What needs to be done:
Give the number of lines containing the word "axes", and nothing else.
= = =
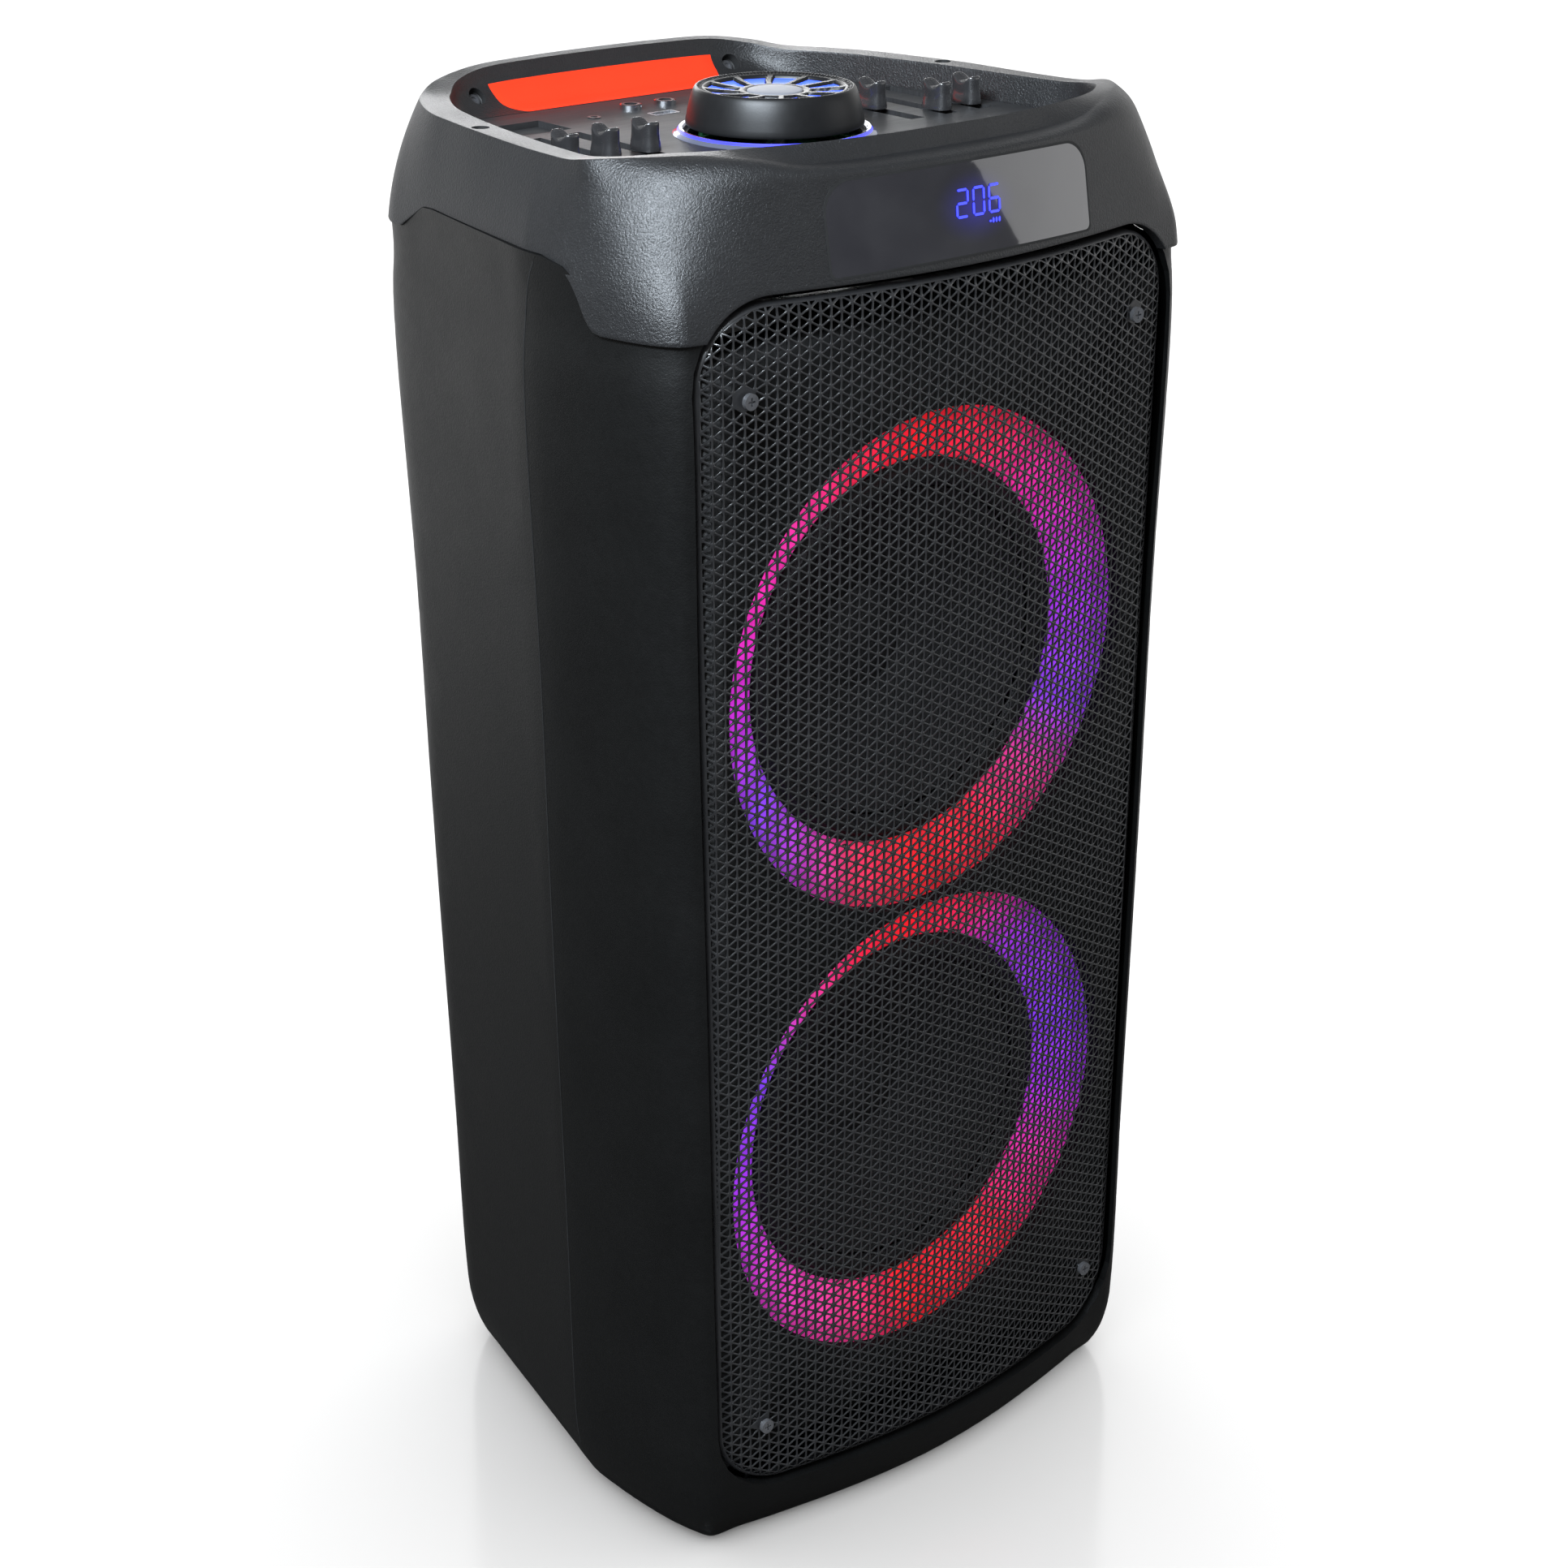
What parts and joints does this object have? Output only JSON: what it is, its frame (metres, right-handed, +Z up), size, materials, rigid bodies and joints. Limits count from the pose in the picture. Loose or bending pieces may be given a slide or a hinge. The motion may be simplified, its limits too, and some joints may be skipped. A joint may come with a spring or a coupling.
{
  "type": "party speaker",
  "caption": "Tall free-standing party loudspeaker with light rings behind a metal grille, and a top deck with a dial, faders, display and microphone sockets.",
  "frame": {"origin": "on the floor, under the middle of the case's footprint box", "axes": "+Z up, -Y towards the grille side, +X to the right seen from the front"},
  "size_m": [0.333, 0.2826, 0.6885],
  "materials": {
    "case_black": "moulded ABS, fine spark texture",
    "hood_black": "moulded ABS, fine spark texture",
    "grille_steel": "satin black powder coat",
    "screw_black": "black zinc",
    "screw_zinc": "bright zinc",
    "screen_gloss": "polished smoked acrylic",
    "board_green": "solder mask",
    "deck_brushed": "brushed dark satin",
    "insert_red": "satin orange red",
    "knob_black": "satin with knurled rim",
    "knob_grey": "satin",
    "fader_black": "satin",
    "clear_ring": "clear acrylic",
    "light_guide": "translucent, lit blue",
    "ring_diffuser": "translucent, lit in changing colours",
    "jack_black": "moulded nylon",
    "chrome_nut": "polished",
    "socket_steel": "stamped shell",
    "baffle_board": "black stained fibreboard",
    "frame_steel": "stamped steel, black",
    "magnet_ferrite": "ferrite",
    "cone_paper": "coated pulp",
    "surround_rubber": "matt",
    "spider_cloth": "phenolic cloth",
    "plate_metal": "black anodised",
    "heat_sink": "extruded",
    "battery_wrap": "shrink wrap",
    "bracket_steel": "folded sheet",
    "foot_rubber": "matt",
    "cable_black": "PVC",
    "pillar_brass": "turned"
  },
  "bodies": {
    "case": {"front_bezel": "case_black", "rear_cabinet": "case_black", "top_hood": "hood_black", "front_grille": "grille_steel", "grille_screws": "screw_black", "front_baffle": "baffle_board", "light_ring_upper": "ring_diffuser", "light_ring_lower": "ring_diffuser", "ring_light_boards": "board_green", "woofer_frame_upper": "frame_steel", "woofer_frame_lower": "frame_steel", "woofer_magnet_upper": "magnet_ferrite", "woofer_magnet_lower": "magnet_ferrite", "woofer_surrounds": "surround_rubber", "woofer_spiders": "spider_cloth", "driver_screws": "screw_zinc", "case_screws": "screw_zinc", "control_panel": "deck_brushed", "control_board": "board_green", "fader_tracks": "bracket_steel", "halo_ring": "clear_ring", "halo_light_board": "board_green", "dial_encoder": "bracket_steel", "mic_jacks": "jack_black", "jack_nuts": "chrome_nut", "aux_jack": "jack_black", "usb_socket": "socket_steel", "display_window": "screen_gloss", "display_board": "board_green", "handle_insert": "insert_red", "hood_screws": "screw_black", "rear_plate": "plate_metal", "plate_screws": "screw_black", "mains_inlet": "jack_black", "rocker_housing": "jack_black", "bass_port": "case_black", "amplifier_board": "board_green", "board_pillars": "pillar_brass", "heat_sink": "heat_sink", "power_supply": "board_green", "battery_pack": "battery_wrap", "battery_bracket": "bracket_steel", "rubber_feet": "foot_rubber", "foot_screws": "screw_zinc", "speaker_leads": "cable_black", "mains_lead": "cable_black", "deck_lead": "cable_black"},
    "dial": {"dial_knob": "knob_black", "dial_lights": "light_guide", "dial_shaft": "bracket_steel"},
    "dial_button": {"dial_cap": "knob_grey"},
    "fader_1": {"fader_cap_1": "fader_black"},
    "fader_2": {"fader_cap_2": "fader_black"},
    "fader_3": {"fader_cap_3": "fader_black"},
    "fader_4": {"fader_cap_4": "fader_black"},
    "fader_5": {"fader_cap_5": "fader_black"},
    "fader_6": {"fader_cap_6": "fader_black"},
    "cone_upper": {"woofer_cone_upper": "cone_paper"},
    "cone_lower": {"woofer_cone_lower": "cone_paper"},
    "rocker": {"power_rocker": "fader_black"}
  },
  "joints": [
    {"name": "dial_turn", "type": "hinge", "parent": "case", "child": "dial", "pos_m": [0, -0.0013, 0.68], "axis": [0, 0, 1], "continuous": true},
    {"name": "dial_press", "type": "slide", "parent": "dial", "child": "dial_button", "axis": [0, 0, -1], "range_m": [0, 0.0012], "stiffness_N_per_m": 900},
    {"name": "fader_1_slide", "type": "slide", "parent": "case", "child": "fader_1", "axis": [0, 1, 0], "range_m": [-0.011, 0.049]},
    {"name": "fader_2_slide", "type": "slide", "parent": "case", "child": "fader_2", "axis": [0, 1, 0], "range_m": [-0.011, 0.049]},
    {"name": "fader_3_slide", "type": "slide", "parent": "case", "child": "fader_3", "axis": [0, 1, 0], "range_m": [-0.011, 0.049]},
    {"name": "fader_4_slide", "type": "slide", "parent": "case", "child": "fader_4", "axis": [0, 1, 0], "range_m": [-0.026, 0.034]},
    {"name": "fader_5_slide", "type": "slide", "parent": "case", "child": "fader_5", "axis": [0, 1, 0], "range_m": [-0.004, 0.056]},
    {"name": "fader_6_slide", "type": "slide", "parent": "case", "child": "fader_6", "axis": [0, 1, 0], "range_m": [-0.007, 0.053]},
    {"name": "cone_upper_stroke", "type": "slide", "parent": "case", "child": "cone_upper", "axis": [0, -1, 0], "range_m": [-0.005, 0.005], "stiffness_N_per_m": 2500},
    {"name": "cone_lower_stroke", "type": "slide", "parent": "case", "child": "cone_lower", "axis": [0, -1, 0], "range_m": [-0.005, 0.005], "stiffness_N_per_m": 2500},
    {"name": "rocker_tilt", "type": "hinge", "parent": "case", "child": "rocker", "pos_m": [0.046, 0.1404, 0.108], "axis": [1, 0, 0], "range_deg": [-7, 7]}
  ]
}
= = =
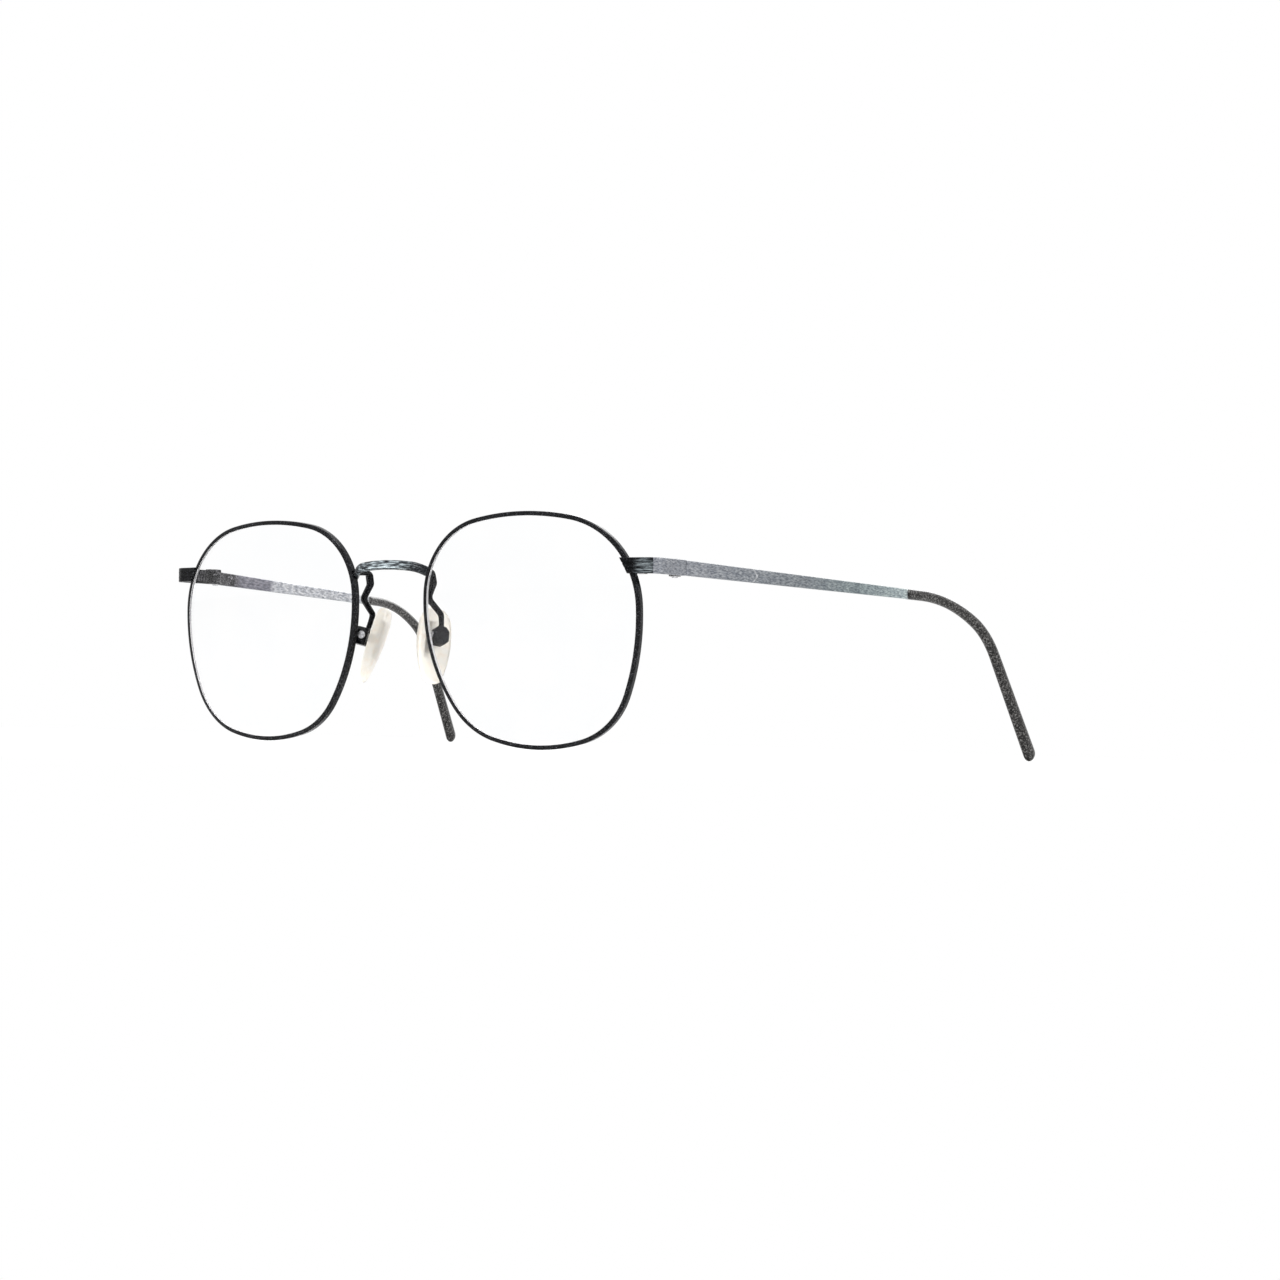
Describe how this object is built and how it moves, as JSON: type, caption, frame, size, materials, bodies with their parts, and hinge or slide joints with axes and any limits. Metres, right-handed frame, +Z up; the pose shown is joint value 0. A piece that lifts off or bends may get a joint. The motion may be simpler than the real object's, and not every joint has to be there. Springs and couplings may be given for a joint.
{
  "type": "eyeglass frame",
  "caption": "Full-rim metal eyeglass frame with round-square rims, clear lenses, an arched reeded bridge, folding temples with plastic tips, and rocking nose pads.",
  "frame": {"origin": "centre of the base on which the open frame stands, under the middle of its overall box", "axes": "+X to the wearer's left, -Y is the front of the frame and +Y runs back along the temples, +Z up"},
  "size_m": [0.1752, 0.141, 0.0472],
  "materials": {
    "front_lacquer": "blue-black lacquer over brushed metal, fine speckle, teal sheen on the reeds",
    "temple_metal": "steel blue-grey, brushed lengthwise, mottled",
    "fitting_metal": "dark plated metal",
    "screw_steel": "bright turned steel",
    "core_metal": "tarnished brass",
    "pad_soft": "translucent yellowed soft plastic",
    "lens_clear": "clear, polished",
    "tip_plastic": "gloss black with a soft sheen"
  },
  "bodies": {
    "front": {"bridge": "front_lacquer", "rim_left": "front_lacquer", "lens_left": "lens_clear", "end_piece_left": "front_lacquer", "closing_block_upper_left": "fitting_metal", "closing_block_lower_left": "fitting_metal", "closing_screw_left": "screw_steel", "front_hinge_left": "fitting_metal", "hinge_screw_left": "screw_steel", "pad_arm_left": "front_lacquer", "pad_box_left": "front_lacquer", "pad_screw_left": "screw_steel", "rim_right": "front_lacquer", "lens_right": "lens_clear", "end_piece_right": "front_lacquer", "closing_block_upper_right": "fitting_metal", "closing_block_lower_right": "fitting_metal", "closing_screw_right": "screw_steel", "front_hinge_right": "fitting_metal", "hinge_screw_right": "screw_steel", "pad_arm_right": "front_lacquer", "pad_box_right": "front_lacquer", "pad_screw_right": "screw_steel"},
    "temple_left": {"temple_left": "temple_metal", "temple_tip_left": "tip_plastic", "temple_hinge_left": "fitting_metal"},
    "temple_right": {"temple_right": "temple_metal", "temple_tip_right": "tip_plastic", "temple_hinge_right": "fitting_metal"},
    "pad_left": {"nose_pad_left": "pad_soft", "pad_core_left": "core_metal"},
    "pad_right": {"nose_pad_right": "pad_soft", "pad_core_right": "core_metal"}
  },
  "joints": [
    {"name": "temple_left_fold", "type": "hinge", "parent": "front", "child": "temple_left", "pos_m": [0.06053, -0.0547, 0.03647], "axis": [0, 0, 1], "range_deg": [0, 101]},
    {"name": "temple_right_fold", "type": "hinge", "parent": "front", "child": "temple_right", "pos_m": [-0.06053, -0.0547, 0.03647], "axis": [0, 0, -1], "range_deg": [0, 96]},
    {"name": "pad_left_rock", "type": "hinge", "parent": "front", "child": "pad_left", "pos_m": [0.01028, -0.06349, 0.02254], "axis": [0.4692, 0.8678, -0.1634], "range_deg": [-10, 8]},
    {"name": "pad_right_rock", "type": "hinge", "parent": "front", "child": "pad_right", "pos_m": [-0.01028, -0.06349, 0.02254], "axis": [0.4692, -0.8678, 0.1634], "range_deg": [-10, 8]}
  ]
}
= = =
Problem solution:
3